··· Records provided ···

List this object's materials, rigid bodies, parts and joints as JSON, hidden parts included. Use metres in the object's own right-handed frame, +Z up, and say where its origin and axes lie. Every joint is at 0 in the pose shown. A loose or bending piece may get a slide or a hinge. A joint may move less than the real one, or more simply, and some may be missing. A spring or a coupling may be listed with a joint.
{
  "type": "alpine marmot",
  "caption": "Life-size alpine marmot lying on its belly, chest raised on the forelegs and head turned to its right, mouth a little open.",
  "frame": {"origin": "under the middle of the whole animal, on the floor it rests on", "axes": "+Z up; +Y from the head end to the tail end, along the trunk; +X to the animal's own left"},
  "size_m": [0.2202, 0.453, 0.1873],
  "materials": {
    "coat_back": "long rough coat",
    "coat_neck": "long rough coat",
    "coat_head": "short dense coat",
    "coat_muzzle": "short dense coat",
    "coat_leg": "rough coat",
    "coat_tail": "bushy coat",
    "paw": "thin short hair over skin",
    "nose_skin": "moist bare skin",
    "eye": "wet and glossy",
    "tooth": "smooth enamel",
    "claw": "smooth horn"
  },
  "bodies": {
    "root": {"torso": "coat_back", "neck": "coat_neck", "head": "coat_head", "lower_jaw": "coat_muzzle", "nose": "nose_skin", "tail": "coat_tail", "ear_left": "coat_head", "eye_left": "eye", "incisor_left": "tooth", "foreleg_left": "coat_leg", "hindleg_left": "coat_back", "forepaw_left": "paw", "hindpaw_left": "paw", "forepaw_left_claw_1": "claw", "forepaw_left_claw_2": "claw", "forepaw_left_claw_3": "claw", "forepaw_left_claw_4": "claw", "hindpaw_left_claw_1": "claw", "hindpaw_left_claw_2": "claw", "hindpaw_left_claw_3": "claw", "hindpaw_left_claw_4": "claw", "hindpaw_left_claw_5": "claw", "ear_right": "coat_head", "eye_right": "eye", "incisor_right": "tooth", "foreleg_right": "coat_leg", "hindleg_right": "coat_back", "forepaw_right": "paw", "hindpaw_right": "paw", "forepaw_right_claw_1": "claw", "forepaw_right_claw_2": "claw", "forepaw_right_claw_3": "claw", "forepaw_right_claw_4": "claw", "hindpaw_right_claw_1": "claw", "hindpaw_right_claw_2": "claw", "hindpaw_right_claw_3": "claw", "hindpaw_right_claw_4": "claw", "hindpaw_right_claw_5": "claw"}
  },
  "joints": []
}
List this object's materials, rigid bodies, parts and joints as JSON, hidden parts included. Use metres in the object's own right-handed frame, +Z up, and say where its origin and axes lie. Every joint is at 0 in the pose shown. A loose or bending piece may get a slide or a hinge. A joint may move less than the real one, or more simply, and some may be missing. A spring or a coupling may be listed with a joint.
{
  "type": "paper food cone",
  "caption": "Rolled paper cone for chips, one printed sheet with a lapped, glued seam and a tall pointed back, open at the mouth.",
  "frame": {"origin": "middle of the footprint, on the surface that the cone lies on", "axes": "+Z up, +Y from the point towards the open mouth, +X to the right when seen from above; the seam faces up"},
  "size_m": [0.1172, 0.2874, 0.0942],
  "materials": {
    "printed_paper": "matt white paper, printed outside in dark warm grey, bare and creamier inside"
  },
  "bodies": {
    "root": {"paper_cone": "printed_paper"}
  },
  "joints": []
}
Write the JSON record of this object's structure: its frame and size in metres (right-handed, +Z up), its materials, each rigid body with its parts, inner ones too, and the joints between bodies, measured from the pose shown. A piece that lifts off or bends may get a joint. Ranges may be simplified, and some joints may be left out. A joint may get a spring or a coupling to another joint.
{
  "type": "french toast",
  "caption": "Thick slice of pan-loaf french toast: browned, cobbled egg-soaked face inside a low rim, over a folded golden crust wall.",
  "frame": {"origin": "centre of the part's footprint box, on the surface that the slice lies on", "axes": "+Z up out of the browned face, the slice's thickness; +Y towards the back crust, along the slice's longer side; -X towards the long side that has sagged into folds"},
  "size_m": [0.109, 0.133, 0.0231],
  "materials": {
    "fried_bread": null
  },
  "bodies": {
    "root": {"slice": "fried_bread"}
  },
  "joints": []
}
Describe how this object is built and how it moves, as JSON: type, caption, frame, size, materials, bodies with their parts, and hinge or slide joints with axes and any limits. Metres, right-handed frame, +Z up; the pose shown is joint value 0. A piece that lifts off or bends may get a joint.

···

What to produce » Pick out all lines containing the string "type".

Reply to the task »
  "type": "alpine marmot",
  "type": "paper food cone",
  "type": "french toast",
Describe how this object is built and how it moves, as JSON: type, caption, frame, size, materials, bodies with their parts, and hinge or slide joints with axes and any limits. Metres, right-handed frame, +Z up; the pose shown is joint value 0. A piece that lifts off or bends may get a joint.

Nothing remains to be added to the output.